Lüften & Heizen
Hallo Herr Wüstenhagen,bevor Sie heimlich per Mail Tipps zum Maueraufsägen, chemischer Wandbehandlung, Rosenquarzvergraben oder auch Elektrifizierung der Wände in Erwägung ziehen und Tausende Euro verlieren, sollten Sie zunächst einmal die vorgeschlagenen Lüftungsmodelle von Herrn Böhme ausprobieren.
Im Regelfall klappt das ohne besondere Maßnahmen, Heizen und Lüften heißt die Maxime, allerdings: Richtig heizen und richtig lüften. Hier geht es eher um das Verstehen der Vorgänge und einem daraus resultierenden verständigen Verhalten, als um eine einfache Handlungsanweisung.
Beim normalen Lüften ist stets darauf zu achten, dass die Temperatur der Außenluft kühler ist als die Oberflächentemperatur der Innenwände. Im Winter kein Problem denn besonders in Zeiten mit niedrigen Außentemperaturen ist das Lüften ganz besonders wirksam, da die kalte Luft - die eben gerade wenig Feuchte enthält - beim "einströmen" an den Oberflächen erwärmt wird. Hierbei sinkt die relative Luftfeuchtigkeit, die Luft wird „trockener“ und gerade jetzt erst richtig aufnahmefähig für die abzutransportierende Feuchtigkeit. Die relative Luftfeuchtigkeit steigt nun wieder an, bis auf etwa 70%, dann ist die normale Aufnahme weitgehend erschöpft, ein erneutes Lüften ist nötig. Je kälter die Außentemperatur ist, um so effektiver erweist sich die Lüftung.
Am wirksamsten ist eine kurze Stoßlüftung, bzw. bei höherem Feuchtegehalt mehrere. Aber: Der Abtransport der von der ausgewechselten Luft aufgenommenen Feuchtigkeit geschieht immer erst mit der nächsten Stoßlüftung.
Ein langes Lüften (auch kippen der Fenster) ist hier nicht wirksamer, da der Luftaustausch schneller vollzogen wird als sich die Luft erwärmen kann. Die Erwärmung der Luft ist zu schwach und die vom Bauteil aufgenommene Feuchtigkeit kann nicht abgegeben werden. Auch wird beim Dauerlüften die Oberflächentemperatur herabgesetzt, was ein Erwärmen der Luft verhindert.
Gekippte oder nicht dicht schließende Fenster führen zur Auskühlung der Fensterlaibungen. Genau hier wird sich das ausfallende Kondensat niederschlagen.

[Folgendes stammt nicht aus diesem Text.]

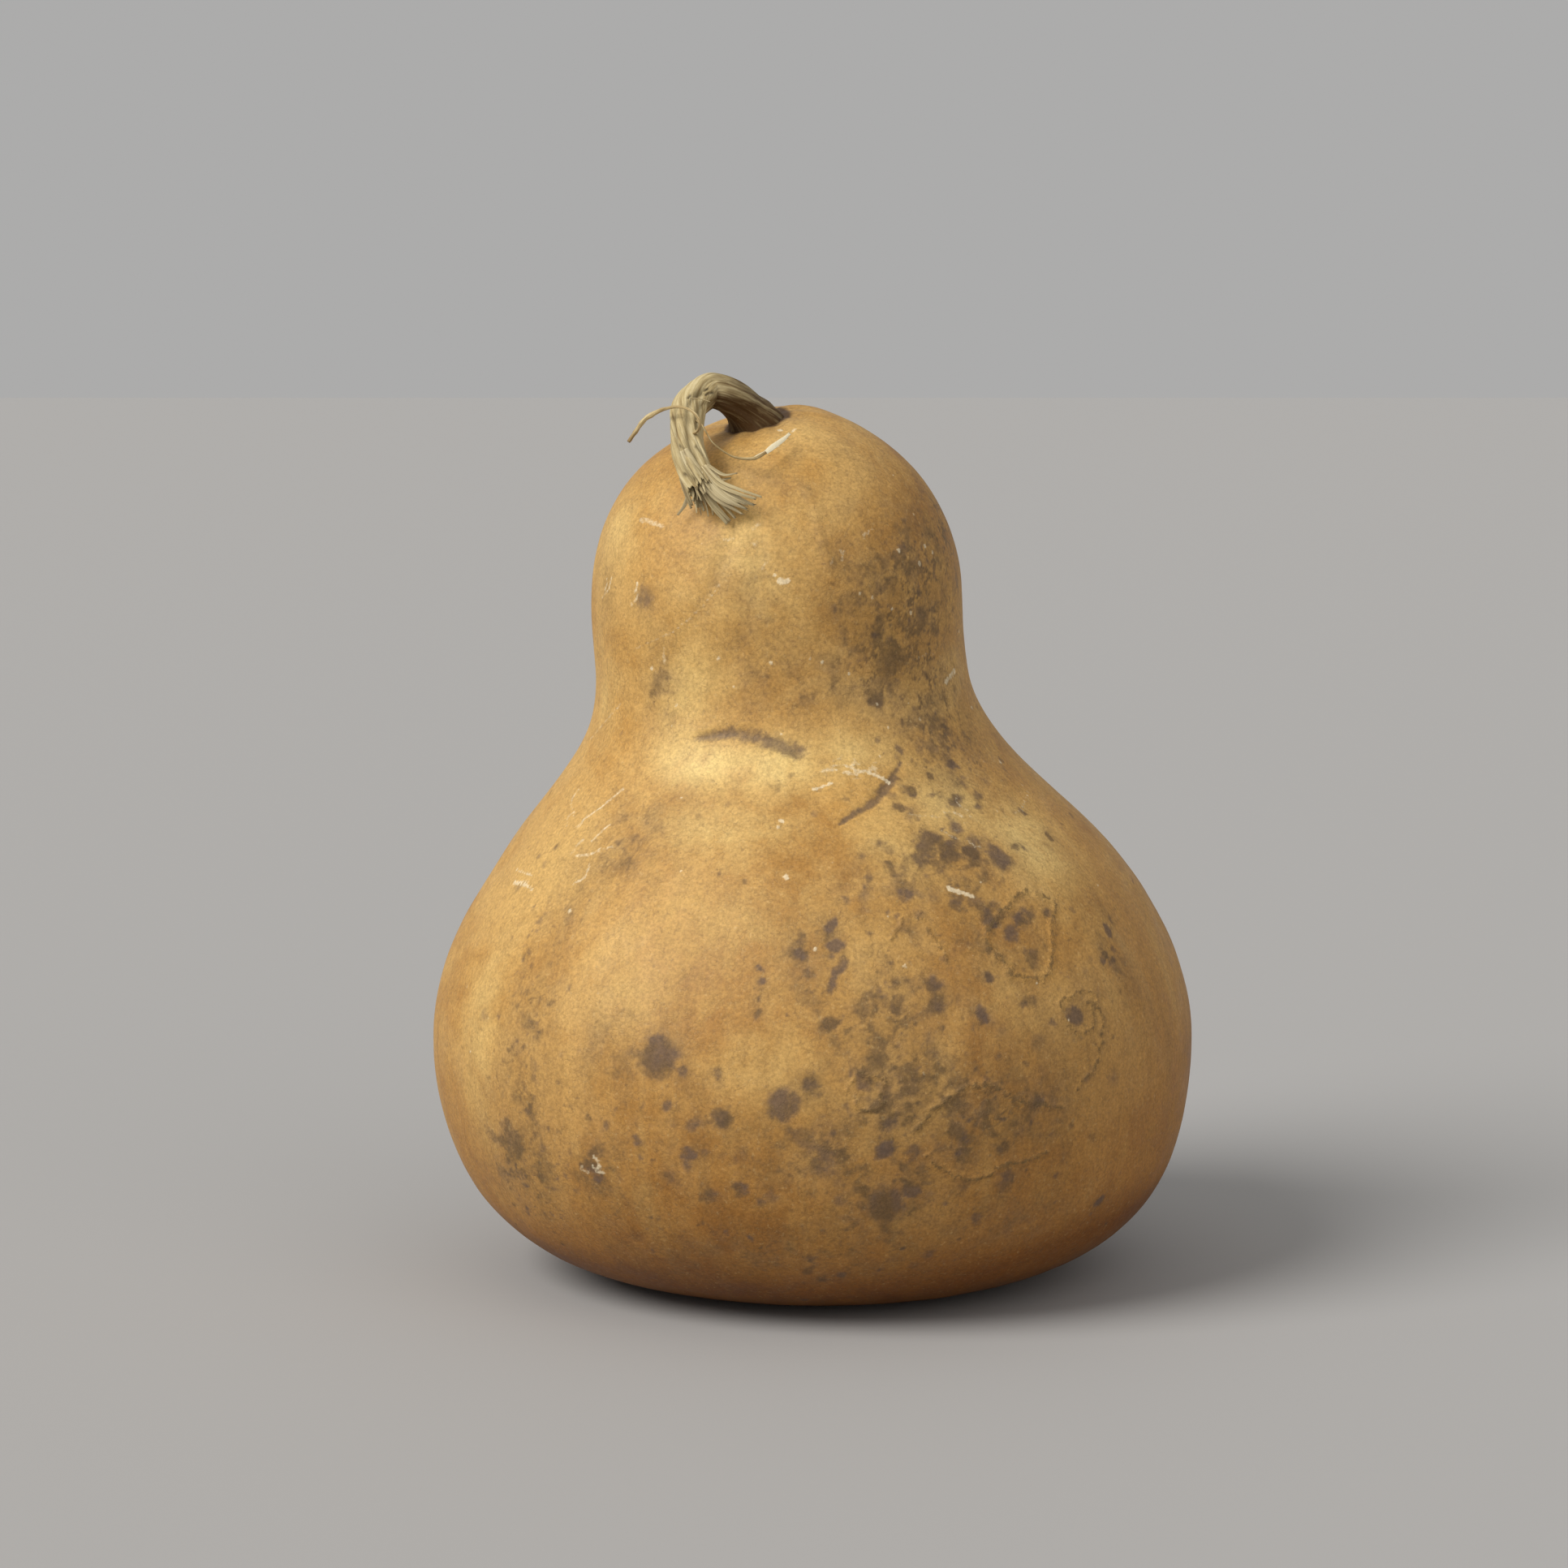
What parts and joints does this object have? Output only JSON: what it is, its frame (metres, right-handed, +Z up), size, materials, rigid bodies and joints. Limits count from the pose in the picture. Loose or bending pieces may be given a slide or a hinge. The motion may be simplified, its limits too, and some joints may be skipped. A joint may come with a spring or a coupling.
{
  "type": "dried bottle gourd",
  "caption": "Dried bottle gourd with a wide round bulb, a smaller domed head, a hooked dry stalk torn into splinters and two thin dry tendrils; stands on its flat foot.",
  "frame": {"origin": "on the ground under the middle of the bulb", "axes": "+Z up along the gourd's height, +X to the right as seen from the front, -Y towards the front, where the torn stalk hangs"},
  "size_m": [0.1878, 0.183, 0.2221],
  "materials": {
    "gourd_skin": "dry woody rind, ochre with dark mould stains, satin",
    "stalk": "dry fibrous straw-coloured stalk, matte",
    "tendril": "dry thread, matte"
  },
  "bodies": {
    "root": {"gourd_body": "gourd_skin", "stem": "stalk", "tendril_left": "tendril", "tendril_right": "tendril"}
  },
  "joints": []
}
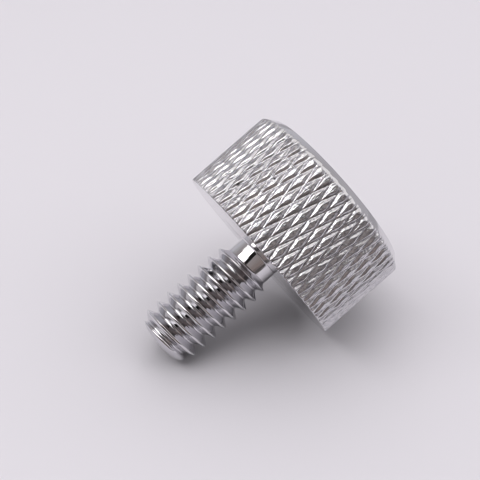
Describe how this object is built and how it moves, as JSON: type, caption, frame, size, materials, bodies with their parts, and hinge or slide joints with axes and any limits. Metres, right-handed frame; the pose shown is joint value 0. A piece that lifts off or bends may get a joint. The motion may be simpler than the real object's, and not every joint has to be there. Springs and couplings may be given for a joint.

Dem Morgentau hinterher lüften => Im Sommer eignen sich die frühen Morgenstunden am besten, wenn sich die Außenluft soweit abgekühlt hat bis Sie den Sättigungsgrad erricht hat: Morgentau, landläufig genannt. Nach dem Tauausfall am Morgen ist die nun abgekühlte Luft wieder bereit zur Aufnahme von Feuchtigkeit.
Problematisch im Sommer wird es, wenn wärmere Außenluft in kühlere Innenräume gelangt und beginnt hierdurch abzukühlen. Wie bereits beschrieben steigt nun die relative Luftfeuchtigkeit bis zur Sättigung an und es kommt zum Tauwasserausfall. Ein Abtransport der gepufferten Feuchte ist ebenso nicht möglich. Der „klassische“ feuchte Keller entsteht.
Hierbei hilft kein Dichten, Sperren, Beschichten, Injizieren, Imprägnieren, Schmieren, Aufgraben, Horizontalsperren, Stromeinleiten oder Halbedelsteinindeneckenvergraben. Wenn Ihnen da irgend ein feuchter Geselle irgend ein unsinniges Zeug verkaufen will, ist dieser eher auf den Absatz seines Produktes denn auf die Zustandsverbesserung Ihres Hauses aus.
Halten Sie die betroffenen Räume im Sommer am besten weitgehend verschlossen, eine Permanentlüftung Ihrer Räumlichkeiten ist Unsinn.
Wenn Sie sich hinsichtlich des Lüftungsverhaltens nicht sicher sind nehmen Sie sich ein Hygrometer zur Hand und peilen einen permanent unter 60% relativer Luftfeuchte liegenden Wert an. Wenn Sie es präziser wollen nehmen Sie noch zusätzlich ein Thermometer und eine
Taupunkttabelle hinzu.
Gruß aus Wiesbaden,
Christoph Kornmayer
P.S.: Ein unbewohntes, nicht in Stand gehaltenes Haus wird einem das irgendwann übel nehmen.